What Do Social Media ‘Likes’ Really Mean?
Businesses and nonprofits actively seek “likes” and “follows” on social media, but research from Kean University shows social media actions don’t necessarily translate into sales or donations.
Min Chung Han, Ph.D., assistant professor of marketing in Kean’s College of Business and Public Management, said her study’s findings show that a high number of likes may influence consumers’ trust in the organizations, but the high number may not affect their behavior at all.
“Facebook marketing can be more effective to improve consumers’ attitudes towards an organization rather than directly influence their behavior such as with a donation or purchase,” Han said.
Han said the origin of her research into social media likes came from observing Kean students and other young people participating in “like us” campaigns to get benefits such as coupons, Wi-Fi access and prizes, but then becoming indifferent to the organization once the benefit is received.
“I had the question, ‘Are more likes actually better?’ I wanted to investigate whether the number of likes actually reflects consumers’ attitude and intention to engage with the organizations as we expected,” she said.
Alumna Jessie Coronel ’20, of Clifton, a relocation director for Berkshire Hathaway HomeServices Abbott Realtors, assisted with a survey on the Facebook practices of young people as a student at Kean.
“I learned how to format questions, use programs and be part of a team, which is crucial in working in the real world,” she said. “It also has helped me deal with real-life work expectations. I felt more confident in myself. I use my social media practices and understanding to maintain network relationships and community relations where I work now.”

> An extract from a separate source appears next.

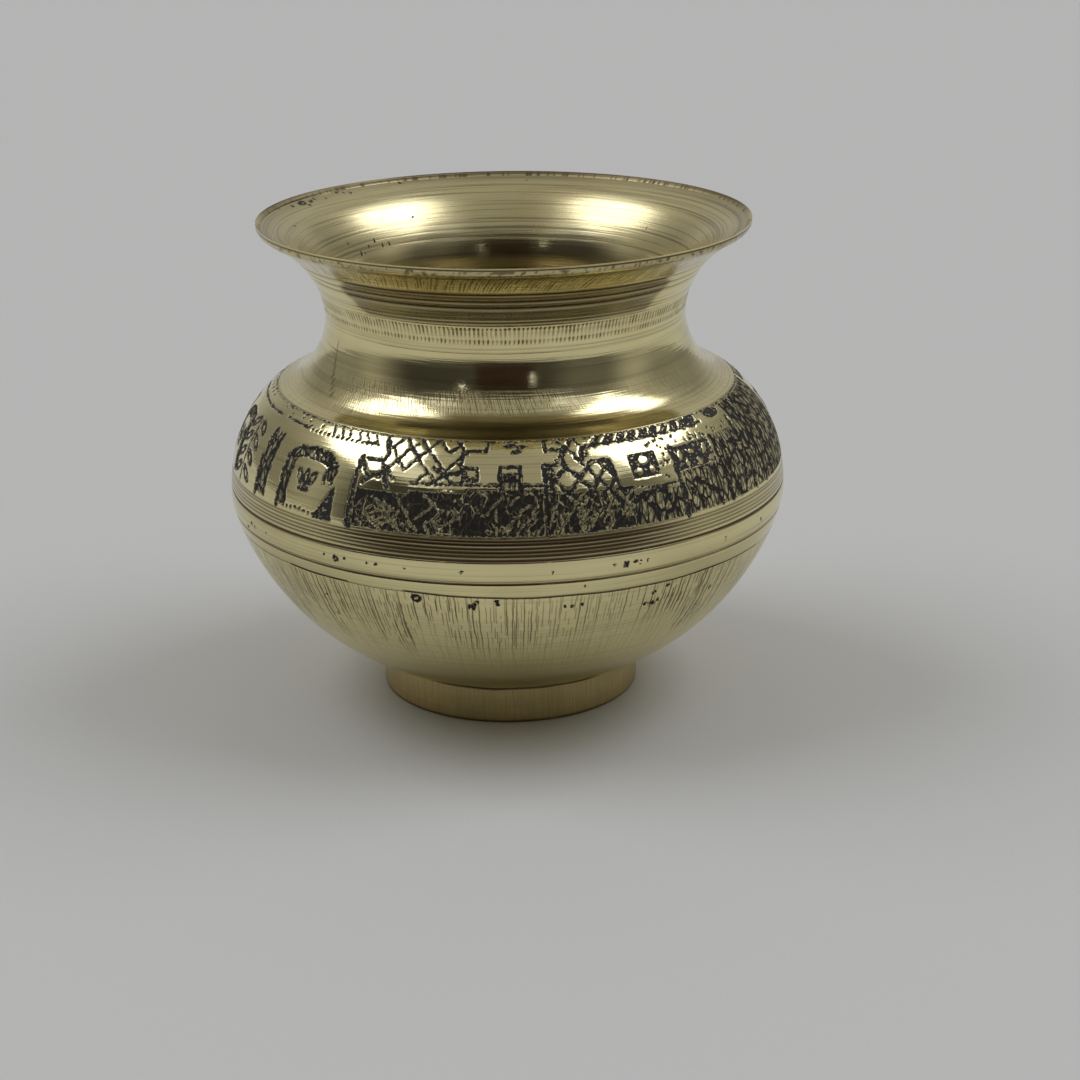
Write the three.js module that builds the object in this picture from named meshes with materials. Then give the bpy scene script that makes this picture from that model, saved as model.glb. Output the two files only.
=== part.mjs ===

Han’s research, supported by a Kean Students Partnering with Faculty grant, was completed late last year and was recently published in the International Review on Public and Nonprofit Marketing (Springer). She said the findings apply to any business or organization but are most informative for small organizations and nonprofits with limited budgets to spend on marketing.
“Social media is a great digital marketing platform that does not cost a fortune and is easy to access. However, generating success from social media marketing is not easy,” she said.
In a separate study, Han also researched online text chatbots, the automated bots prevalent on business websites to answer customer questions. Specifically, she looked at whether consumers are likely to use them to make purchases.
“This study clearly indicates that consumers are more likely to use chatbots when they speak in a more “human-like” manner,” she said. “Also consumers are more willing to purchase while talking to chatbots when they find the conversation is fun and entertaining.”
She noted that this research, supported by a Kean Untenured Faculty Research Initiative grant, also found that consumer expectations for chatbots are quite high, so businesses should do extensive planning and preparation before introducing one.
Assisting in the chatbot research was Wenzhou-Kean University senior Danwei Yang, who studied at Kean USA in the 2019-2020 academic year. She helped create surveys and assisted with data analysis, and presented the chatbot research with Han at the 27th National Conference of the American Society of Business and Behavioral Science. The research was awarded "Best Paper” in the marketing track at the conference.
“Joining in this research project is the best decision I have ever made in my four years of college,” she said. “I got the opportunity to discover my academic interests and gained confidence in research. I was inspired to continue research in graduate school.”
Yang has been admitted to the University of Michigan, New York University and Boston University for graduate school this fall. She plans to pursue a doctoral degree.